É que pode ocorrer do contrabando não gerar uma prisão em flagrante e inquérito policial, como ocorre no abandono de veículo com cigarros, por exemplo. E sem inquérito o arquivamento da representação corresponde a uma extinção administrativa de punibilidade, já que não teremos uma ação penal.
No caso da lavratura de infração com indicação de tributos sonegados é perfeitamente possível argumentar que o seu pagamento também possui como efeito a extinção da representação, mesmo inexistindo um crédito tributário. Aqui se fala em dano ao erário e não crédito, mas trata-se de uma tese sólida de defesa que deverá ser enfrentada por juízes criminais.
3. Não aplicação do perdimento também gera o arquivamento da representação. Outra forma de extinção da punibilidade?
Mais adiante, o § 3º do artigo 12 menciona a hipótese de arquivamento da Representação fiscal para fins penais quando não for aplicado o perdimento à infração aduaneira.
Por não aplicação é defensável que se sustente que os casos de anulação do perdimento também tenham consequencias na esfera criminal e agora temos um fundamento bastante sólido para tanto.
No caso de importação de veículos usados haverá uma possibilidade concreta de extinguir eventual ação penal de contrabando pela anulação da sanção de perdimento.
4. O pedido de relevação como forma de extinção da punibilidade. Direito subjetivo de análise por autoridade superior àquela que decretou o perdimento.
Ganha relevância, ainda, o pedido de relevação do perdimento, cujo efeito prático é justamente a não aplicação do perdimento e, por consequencia, a extinção da representação penal.
Aliás, a jabuticaba que conhecemos por relevação tem outra peculiaridade que é a competência do Ministro da Fazenda para sua apreciação e a possibilidade de delegação desta competência pelo Ministro. Existem casos conhecidos de relevação do perdimento de aeronaves por antigos Ministros da Fazenda e fica no ar a dúvida: é um direito subjetivo do contribuinte ter seu pedido de relevação analisado por autoridade superior àquela que decretou o perdimento?
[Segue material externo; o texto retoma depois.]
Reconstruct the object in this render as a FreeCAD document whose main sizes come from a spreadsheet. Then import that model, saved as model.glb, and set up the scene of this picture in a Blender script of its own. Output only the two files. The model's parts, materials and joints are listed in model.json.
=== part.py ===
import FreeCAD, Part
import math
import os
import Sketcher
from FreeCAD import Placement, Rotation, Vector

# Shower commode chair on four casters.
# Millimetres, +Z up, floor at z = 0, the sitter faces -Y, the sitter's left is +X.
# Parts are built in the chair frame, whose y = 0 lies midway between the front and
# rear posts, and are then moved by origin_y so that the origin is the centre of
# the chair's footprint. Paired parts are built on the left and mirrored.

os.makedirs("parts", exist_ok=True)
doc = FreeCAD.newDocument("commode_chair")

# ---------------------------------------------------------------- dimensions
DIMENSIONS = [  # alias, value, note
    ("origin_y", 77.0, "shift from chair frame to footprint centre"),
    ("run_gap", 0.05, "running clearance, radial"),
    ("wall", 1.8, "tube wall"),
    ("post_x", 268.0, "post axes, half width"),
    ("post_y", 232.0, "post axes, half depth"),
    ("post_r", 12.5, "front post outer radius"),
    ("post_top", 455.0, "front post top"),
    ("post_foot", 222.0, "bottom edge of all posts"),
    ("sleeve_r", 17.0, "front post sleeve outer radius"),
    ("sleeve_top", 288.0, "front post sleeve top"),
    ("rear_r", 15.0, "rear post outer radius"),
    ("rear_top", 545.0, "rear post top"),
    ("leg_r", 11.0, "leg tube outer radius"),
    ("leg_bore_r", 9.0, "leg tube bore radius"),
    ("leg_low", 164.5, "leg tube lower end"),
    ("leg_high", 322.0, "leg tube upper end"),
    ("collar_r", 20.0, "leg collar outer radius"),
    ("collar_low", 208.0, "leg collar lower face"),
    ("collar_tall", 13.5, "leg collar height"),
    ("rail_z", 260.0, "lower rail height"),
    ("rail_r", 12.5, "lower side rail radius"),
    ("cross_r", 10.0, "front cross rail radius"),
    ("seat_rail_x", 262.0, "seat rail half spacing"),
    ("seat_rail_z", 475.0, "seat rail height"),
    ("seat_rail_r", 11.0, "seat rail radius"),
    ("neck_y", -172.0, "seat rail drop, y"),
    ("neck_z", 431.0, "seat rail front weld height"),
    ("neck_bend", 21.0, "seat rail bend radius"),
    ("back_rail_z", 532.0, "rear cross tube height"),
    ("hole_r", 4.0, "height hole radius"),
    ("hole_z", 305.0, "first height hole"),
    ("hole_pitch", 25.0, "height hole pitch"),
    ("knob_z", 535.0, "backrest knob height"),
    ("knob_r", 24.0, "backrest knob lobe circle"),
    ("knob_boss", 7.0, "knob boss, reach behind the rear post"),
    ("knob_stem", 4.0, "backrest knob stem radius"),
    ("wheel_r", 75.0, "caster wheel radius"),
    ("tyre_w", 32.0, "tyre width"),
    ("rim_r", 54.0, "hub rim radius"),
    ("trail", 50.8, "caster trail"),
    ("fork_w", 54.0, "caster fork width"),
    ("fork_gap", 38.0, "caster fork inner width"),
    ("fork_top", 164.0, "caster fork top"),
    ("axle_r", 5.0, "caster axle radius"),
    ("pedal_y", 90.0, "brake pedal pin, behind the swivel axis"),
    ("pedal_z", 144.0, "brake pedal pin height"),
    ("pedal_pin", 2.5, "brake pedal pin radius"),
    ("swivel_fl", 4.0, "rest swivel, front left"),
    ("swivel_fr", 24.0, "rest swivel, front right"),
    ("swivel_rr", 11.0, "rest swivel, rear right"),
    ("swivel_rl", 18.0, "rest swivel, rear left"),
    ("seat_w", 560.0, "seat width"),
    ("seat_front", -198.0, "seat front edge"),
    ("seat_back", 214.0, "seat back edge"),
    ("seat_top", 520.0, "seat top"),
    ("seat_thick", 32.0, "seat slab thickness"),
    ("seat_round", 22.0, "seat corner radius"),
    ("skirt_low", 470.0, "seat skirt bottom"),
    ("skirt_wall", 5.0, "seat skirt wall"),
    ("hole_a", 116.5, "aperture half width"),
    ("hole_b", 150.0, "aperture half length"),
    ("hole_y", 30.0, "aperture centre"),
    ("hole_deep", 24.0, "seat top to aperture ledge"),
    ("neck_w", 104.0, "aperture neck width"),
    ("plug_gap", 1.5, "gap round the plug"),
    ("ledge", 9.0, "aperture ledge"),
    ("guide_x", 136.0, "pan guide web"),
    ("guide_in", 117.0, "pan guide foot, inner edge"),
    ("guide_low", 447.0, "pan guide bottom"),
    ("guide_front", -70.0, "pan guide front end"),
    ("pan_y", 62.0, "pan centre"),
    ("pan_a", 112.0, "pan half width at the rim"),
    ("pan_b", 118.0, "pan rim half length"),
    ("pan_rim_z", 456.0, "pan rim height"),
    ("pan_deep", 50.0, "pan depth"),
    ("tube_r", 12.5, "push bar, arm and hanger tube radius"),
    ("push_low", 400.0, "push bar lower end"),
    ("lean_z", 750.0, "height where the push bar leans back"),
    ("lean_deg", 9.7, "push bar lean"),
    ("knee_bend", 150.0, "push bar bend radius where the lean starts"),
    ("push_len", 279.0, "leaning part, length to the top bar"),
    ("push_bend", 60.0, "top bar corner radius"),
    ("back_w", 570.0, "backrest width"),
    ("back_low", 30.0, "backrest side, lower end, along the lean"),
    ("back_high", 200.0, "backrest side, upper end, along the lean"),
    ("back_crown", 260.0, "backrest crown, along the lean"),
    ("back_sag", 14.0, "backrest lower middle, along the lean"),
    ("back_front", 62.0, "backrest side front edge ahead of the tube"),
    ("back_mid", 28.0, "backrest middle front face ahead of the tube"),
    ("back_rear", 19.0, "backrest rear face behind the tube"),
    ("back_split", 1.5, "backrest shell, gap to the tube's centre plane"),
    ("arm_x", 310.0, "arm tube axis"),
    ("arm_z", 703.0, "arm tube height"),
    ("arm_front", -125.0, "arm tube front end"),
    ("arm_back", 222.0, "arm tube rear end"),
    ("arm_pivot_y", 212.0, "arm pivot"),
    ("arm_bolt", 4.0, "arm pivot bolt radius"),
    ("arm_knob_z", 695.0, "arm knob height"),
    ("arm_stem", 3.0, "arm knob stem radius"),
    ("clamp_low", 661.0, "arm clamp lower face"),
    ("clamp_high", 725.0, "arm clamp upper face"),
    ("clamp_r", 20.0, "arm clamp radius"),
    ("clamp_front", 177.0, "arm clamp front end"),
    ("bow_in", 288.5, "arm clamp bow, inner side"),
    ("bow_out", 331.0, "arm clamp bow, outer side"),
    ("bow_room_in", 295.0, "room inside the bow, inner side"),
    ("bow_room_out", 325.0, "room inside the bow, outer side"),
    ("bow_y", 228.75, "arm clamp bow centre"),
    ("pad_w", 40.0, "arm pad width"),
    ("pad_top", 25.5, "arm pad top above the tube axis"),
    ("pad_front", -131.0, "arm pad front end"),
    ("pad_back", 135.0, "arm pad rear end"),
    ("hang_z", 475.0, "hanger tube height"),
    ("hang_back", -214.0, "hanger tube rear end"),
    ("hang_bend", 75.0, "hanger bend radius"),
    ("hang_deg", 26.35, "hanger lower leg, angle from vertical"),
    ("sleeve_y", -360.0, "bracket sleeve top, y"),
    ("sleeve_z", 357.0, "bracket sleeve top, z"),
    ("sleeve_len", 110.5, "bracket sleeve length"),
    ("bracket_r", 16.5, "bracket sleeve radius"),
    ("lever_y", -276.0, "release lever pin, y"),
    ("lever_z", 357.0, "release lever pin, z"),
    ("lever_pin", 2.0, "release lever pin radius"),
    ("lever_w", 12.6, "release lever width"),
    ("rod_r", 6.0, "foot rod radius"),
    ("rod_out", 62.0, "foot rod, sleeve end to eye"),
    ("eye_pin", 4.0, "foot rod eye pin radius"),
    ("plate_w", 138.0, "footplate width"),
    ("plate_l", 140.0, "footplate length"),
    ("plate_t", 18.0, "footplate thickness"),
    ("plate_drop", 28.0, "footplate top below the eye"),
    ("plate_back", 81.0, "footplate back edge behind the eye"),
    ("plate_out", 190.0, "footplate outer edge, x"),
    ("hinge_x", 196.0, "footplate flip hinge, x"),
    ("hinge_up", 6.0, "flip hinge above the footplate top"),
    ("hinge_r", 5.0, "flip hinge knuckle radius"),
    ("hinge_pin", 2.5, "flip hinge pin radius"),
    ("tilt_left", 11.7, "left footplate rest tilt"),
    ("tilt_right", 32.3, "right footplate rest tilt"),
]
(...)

É certo que o Ministro da Fazenda não irá analisar todos os pedidos de relevação da sanção de perdimento, o que explica a possibilidade de delegação de tal autoridade (RA, artigo 736, § 2º). Mas como o rito de perdimento é feito em instância única é normal que a delegação recaia no delegado que já decretou o perdimento.
E daí teríamos uma violação ao Acordo de Facilitação do Comércio, compromisso internacional recentemente assumido pelo Brasil e punível pela OMC. O que nos leva a crer que a análise da relevação por autoridade superior àquela que já analisou a impugnação é um direito subjetivo do contribuinte, situação que pode gerar uma ilegalidade na apreciação da relevação pelo mesmo delegado que já decretou o perdimento.
5. Multa substitutiva do perdimento é crédito tributário?
O ponto principal da Portaria é este, em nossa opinião. Casos em que a sanção de perdimento não pode ser aplicada por algum motivo, por exemplo na consumação da mercadoria ou venda, aplica-se a multa substitutiva.
E a multa pode vir a gerar um crédito tributário após o esgotamento da esfera administrativa. Se antes havia um dano ao Erário punível com perdimento, a conversão desta sanção em multa irá permitir o arquivamento da representação pelo pagamento da multa.